Why some sources get used more than others
Models do not treat all sources equally. Some are “sticky” and appear in answers more often.
Reasons include:
-
Authority and trust signals
- Official domains, regulatory sites, and established brands tend to rank higher.
- High-quality references get cited repeatedly.
-
Structure and clarity
- Structured policies and FAQs are easier for models to interpret.
- PDFs with complex layouts or scattered updates are harder to use.
-
Consistency over time
- Stable, consistent answers are favored over conflicting sources.
- Frequent, uncoordinated changes can reduce trust in a source.
-
Coverage depth
- A comprehensive guide that answers many related questions becomes a default reference.
- Thin content that only covers edge cases gets less use.
If your content is unstructured, inconsistent, or buried, models may prefer third-party descriptions of your own products and policies. That is a narrative control problem, not a model capability problem.
How often should you update your own ground truth?
You cannot control exactly how often external AI systems refresh their internals. You can control how often your own ground truth is updated, verified, and made discoverable.

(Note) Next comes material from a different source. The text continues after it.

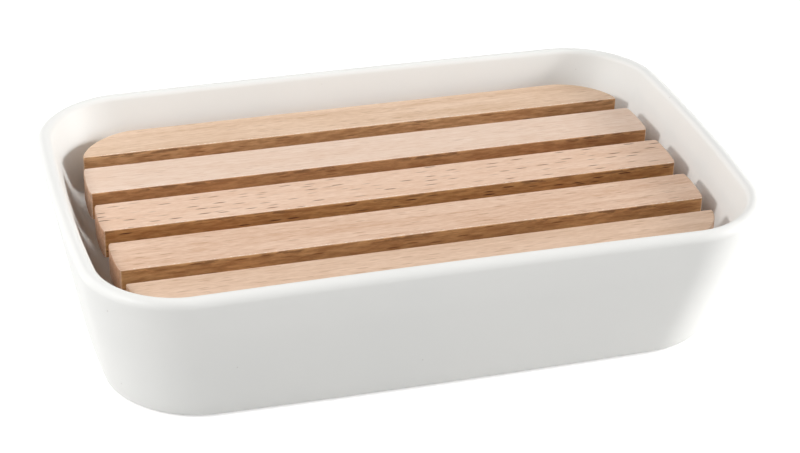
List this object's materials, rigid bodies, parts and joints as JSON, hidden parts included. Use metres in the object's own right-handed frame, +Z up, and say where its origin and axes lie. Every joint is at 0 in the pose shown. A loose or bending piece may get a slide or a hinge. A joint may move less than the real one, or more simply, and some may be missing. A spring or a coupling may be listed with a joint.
{
  "type": "soap dish",
  "caption": "Rectangular glazed ceramic soap dish with rounded corners and drafted walls, holding a lift-out rack of parallel beech slats that lets water drain to the tray below.",
  "frame": {"origin": "centre of the plane that the foot ring stands on", "axes": "+X along the length, +Y to the back long side, +Z up"},
  "size_m": [0.14, 0.09, 0.032],
  "materials": {
    "glaze": "white satin glaze",
    "beech_slats": "planed, unvarnished beech",
    "beech_battens": "sawn and eased, unvarnished beech",
    "beech_pins": "turned, unvarnished beech"
  },
  "bodies": {
    "tray": {"dish": "glaze"},
    "rack": {"slat_1": "beech_slats", "slat_2": "beech_slats", "slat_3": "beech_slats", "slat_4": "beech_slats", "slat_5": "beech_slats", "batten_left": "beech_battens", "batten_right": "beech_battens", "dowel_pins_left": "beech_pins", "dowel_pins_right": "beech_pins"}
  },
  "joints": [
    {"name": "rack_lift", "type": "slide", "parent": "tray", "child": "rack", "axis": [0, 0, 1], "range_m": [0, 0.045]}
  ]
}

For enterprise-grade reliability:
-
Critical policies and rates
- Update instantly when they change.
- Sync to your knowledge base in near-real-time.
- Flag all downstream pages and agents that reference them.
-
Product, pricing, and eligibility content
- Review at least monthly.
- Rebuild structured FAQs and policy summaries when changes accumulate.
- Ensure each change is reflected in both internal and public-facing content.
-
Compliance and regulatory positions
- Update as soon as regulations or internal interpretations change.
- Maintain an audit trail that shows when content changed and which agents used which version.
If your update cadence is slower than the way your business changes, agents will guess. Most of the time, nobody is checking whether the answer was right. That is where risk appears.
How Senso approaches AI source updates and verification
Senso is built on the premise that deployment without verification is not production-ready. AI agents are already representing your organization. The question is whether you can trust what they are saying and which sources they used to say it.
Two capabilities matter here:
1. Agentic Support & RAG Verification
Agentic Support & RAG Verification:
- Scores every internal agent response against verified ground truth.
- Traces each answer back to specific sources with a citation trail.
- Surfaces gaps when no suitable source exists.
- Routes those gaps to the right owners so the knowledge base stays current.
The outcome is AI that gives grounded, consistent answers across every channel. Customers see 90%+ response quality and 5x reductions in wait times when they keep their agents tied to a verified, synced knowledge base instead of stale documents.
2. AI Discovery for GEO and narrative control
AI Discovery focuses on how external models represent you:
- Scores public content for accuracy, brand visibility, and compliance.
- Shows which sources AI systems use when they describe your organization.
- Highlights where third-party descriptions outrank your own.
- Surfaces exactly what needs to change in your content to improve AI discoverability and narrative control.
Customers see shifts like moving from 0% to 31% share of voice in 90 days and reaching 60% narrative control in 4 weeks when they treat GEO as a first-class problem.
Practical checklist: keeping your sources in front of AI
To align with how often AI systems update their sources, focus on what you can control:
For internal agents
- Maintain a single, agent-ready knowledge base that is verified, grounded, and always in sync.
- Ensure every answer maps to a specific source with a clear citation.
- Track a Response Quality Score so you know whether agents are trustworthy, not just active.
- Set up change detection so a rate or policy update on Monday updates all agents before Tuesday.
- Regularly remove or archive outdated documents from your indexes.
For external AI systems
- Publish structured answers to common questions, not just marketing pages.
- Keep critical facts consistent across your site, docs, and third-party profiles.
- Monitor how often AI systems mention your organization versus competitors.
- Identify which external sources are shaping your narrative and correct them where possible.
- Treat GEO and narrative control as ongoing work, not a one-time project.
AI systems update which sources they use constantly, at different layers of the stack. You cannot freeze that behavior. You can decide whether those systems see verified ground truth when they look for you, or whether they rely on whatever they happen to find.